Working with uPOMDPs has previously been considered by other research groups. Jansen: “It was considered a difficult problem, but thanks to an interdisciplinary approach with researchers from different countries, we were able to force a breakthrough. For the first time, we have now been able to turn previous theoretical thought experiments into a practical and realistic approach.” The research team in Nijmegen and Eindhoven collaborated with researchers at the University of Texas (Austin) and the University of California (Berkeley) on this project.
The new model will be presented at the AAAI Conference on Artificial Intelligence in early February and will then be free to use by companies working with AI predictions. “It’s applicable in all sorts of areas. For example, you can predict when you need to have maintenance done on your machines or car,” says Jansen. “At least you want to be on time and not late because your car doesn’t work anymore. With this model, you can reduce the uncertainty.”

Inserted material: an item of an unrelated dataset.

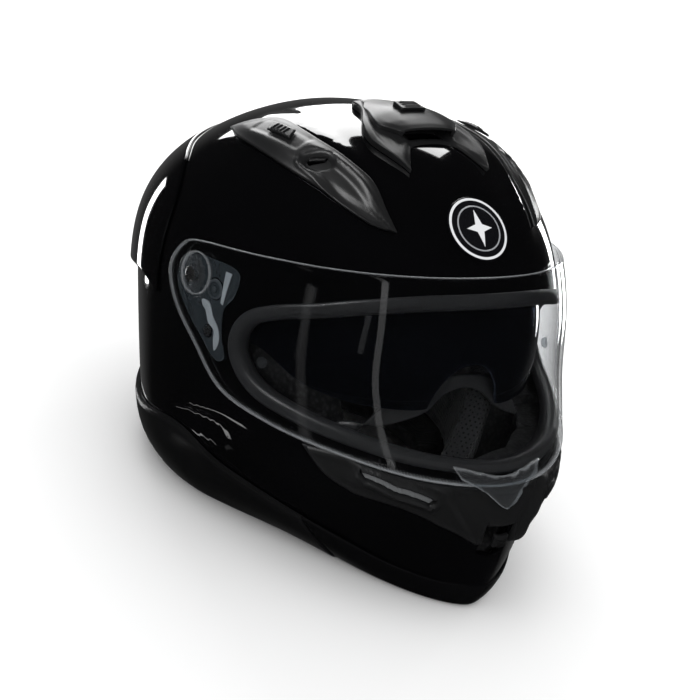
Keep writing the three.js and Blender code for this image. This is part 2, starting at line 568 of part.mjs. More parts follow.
// ---- sun visor ----------------------------------------------------------------------------------------
const SUN_OUTLINE = [[-160, 46], [-100, 50], [-60, 26], [SUN.y - 4, SUN.z + 11], [SUN.y + 8, SUN.z + 8],
  [SUN.y + 11, SUN.z], [SUN.y + 8, SUN.z - 8], [SUN.y - 4, SUN.z - 12], [-60, -14], [-90, -34], [-120, -44],
  [-160, -46]];
function sunVisor() {
  const lens = sunForm(0).subtract(sunForm(-SUN.t)).intersect(sidePrism(SUN_OUTLINE));
  const arch = new THREE.CylinderGeometry(30, 30, 120, 20);
  arch.scale(0.9, 1, 1.2);
  arch.translate(0, -140, -52);
  return lens.subtract(solid(arch)).subtract(rod(SUN, 3.6, -200, 200, 14));
}
add("sun_visor", sunVisor(), SMOKE);
addPair("sun_visor_bracket", spindle(SUN, [[SUN.halfWidth - 5.5, 3], [SUN.halfWidth + 0.8, 3],
  [SUN.halfWidth + 0.8, 9], [SUN.halfWidth + 3, 9]], 16), STEEL);
add("sun_visor_cable", cable(1.6, 8), RUBBER);
const leverShape = block(-11, 11, -4.5, 4.5, 0, 4).add(block(-2, 2, -4, 4, 3, 6));
add("sun_visor_lever", onShell(leverShape, leverPlace.lam, leverPlace.alpha, 4.6), MATT);

// ---- chin strap ---------------------------------------------------------------------------------------
// Each strap hangs from its rivet in the plane y = STRAP.y. Its midline is drawn in front view, as [x, z].
function strapBand(midline) {
  const half = STRAP.t / 2;
  const outline = [...grown(midline, half), ...grown(midline, -half).reverse()];
  const shape = new THREE.Shape(outline.map(([x, z]) => new THREE.Vector2(x, z)));
  const g = new THREE.ExtrudeGeometry(shape, { depth: STRAP.width, bevelEnabled: false });
  g.rotateX(Math.PI / 2);
  g.translate(0, STRAP.y + STRAP.width / 2, 0);
  return solid(g);
}
const strapLow = rimZ(STRAP.y, 18);
const strapEnd = rimZ(STRAP.y, 36);
const strapWall = sideX(STRAP.y - STRAP.width / 2, strapEnd) - SHELL_T - 9.6;
const rivetAt = { y: STRAP.y, z: strapEnd };
const strapHalf = [[strapWall, strapEnd + 6], [strapWall, strapEnd - 6], [strapWall - 5, strapEnd - 14],
  [strapWall - 22, strapLow + 2], [44, strapLow + 1]];
const strap = (end) => strapBand([...strapHalf, [end, strapLow]]).subtract(rod(rivetAt, 2.8, 60, 130, 12));
add("strap_left", strap(D_RING.hinge + 2.4), WEB);
add("strap_right", mirror(strap(D_RING.length - D_RING.hinge + 2.4)), WEB);
addPair("strap_rivet", spindle(rivetAt, [[strapWall - 3, 4.4], [strapWall - 1.5, 4.8], [strapWall - 1.5, 2.4],
  [strapWall + 2.4, 2.4]], 12), STEEL);

// Two D-rings, one above the other, each hinged on its straight side.
function dRing(height) {
  const { hinge, length, width, wire } = D_RING;
  const ring = new THREE.Shape();
  ring.moveTo(hinge, -width / 2);
  ring.lineTo(hinge, width / 2);
  ring.lineTo(hinge - length + width / 2, width / 2);
  ring.absarc(hinge - length + width / 2, 0, width / 2, Math.PI / 2, 1.5 * Math.PI);
  const hole = new THREE.Path();
  hole.moveTo(hinge - wire, wire - width / 2);
  hole.lineTo(hinge - length + width / 2, wire - width / 2);
  hole.absarc(hinge - length + width / 2, 0, width / 2 - wire, 1.5 * Math.PI, Math.PI / 2, true);
  hole.lineTo(hinge - wire, width / 2 - wire);
  ring.holes.push(hole);
  const g = new THREE.ExtrudeGeometry(ring, { depth: wire, bevelEnabled: false, curveSegments: 8 });
  g.translate(0, STRAP.y, strapLow + height);
  return solid(g);
}
add("d_ring_upper", dRing(STRAP.t / 2 + GAP), STEEL);
add("d_ring_lower", dRing(-STRAP.t / 2 - GAP - D_RING.wire), STEEL);

// ---- stance -------------------------------------------------------------------------------------------
helmet.rotation.x = -RIM.tilt * RAD;
const tipAxis = new THREE.Vector3(1, 0, 0);
const rimPoint = new THREE.Vector3(0, RIM.y, RIM.z).applyAxisAngle(tipAxis, -RIM.tilt * RAD);
helmet.position.set(0, -CENTRE_Y, -rimPoint.z);

export default helmet;
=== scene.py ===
import json
import math

import bpy
import bmesh
import numpy as np
from mathutils import Matrix, Vector
from mathutils.geometry import delaunay_2d_cdt
from mathutils.kdtree import KDTree

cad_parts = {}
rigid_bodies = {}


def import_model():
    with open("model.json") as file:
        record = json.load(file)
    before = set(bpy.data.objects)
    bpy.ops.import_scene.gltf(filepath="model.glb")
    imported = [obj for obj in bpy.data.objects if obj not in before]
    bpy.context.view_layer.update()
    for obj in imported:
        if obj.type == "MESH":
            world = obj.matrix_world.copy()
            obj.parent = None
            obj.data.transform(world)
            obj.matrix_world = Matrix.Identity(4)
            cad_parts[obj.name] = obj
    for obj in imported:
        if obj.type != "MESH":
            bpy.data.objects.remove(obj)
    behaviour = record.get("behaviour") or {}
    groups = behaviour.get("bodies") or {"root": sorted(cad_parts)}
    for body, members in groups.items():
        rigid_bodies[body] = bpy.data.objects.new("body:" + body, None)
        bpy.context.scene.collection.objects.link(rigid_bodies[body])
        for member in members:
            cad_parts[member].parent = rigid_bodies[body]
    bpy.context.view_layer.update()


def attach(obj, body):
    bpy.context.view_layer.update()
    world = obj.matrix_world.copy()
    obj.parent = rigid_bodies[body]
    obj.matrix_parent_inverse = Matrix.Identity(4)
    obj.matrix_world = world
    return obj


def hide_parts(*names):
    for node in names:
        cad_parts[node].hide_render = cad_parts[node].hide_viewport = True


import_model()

# Shapes are worked out in the head frame, in millimetres: origin between the ears, -Y out of the face, +X to
# the wearer's left, +Z out of the crown. to_row() tips them onto the lower rim and gives metres in the row
# frame. A chart point (u, v) is alpha * (sin lam, -cos lam), with alpha in degrees from the crown and lam the
# turn from the face to the wearer's left.
TILT = math.radians(16.5)
CENTRE = np.array([0.0, 17.68, 115.178])
TURN = np.array([[1, 0, 0], [0, math.cos(TILT), math.sin(TILT)], [0, -math.sin(TILT), math.cos(TILT)]])
# The shell's distance from the origin by alpha, toward the face, the back and the side.
FACE = [(0, 130), (20, 133), (45, 143.5), (64, 152.5), (78, 157.5), (92, 160.5), (105, 168), (113, 187),
        (118, 203), (126, 212), (134, 222.5), (150, 207.5)]
BACK = [(0, 130), (20, 134), (45, 147), (68, 163), (90, 157), (110, 152), (125, 149), (140, 153), (160, 157)]
SIDE = [(0, 130), (20, 131), (45, 136), (70, 131), (90, 125), (110, 134), (125, 150.5), (140, 155.5),
        (160, 164.5)]
LAST_ALPHA = 158.0
# From CHIN_FROM to CHIN_TO the level sections turn from ellipses to a pointed chin.
CHIN_FROM, CHIN_TO, CHIN_POWER = 104.0, 131.0, 1.6
PIVOT = (-20.0, 25.0)
SUN_AT = (-15.0, -5.0)
GAP = 0.4  # under the pieces that lie on the shell
SHELL_THICK, RIM_HEIGHT = 4.4, 4.0
FAR_OUT = 260.0  # beyond every point of the shell


def to_row(p):
    return (np.asarray(p, float) @ TURN.T + CENTRE) / 1000


def turn_row(n):
    return np.asarray(n, float) @ TURN.T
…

Arno van der Steen, project leader Automotive Research and expert at the Advanced Mobility minor at the Hogeschool Arnhem Nijmegen (HAN), sees possibilities for this new model. “The beauty of this kind of model is that we can calculate more different situations with less computing power and reduce uncertainty. If you now want computer models to make all decisions at the right time and in the right form, then this is impossible in terms of computing capacity. Developments in computing capacity and storage are going fast, but not yet so fast that we can let a self-driving car take all the decisions. Having a car drive between the lines on a highway by itself is quite feasible nowadays. And by increasing computing capacity and eliminating uncertainties, you can slowly let computers take over more and more. But it will take some time before we can let the car decide for itself at a busy intersection where people are making unpredictable choices. I don’t know the new model developed by the researchers yet, but I can imagine that this could take us another step further in the developments of autonomous choices by computers.”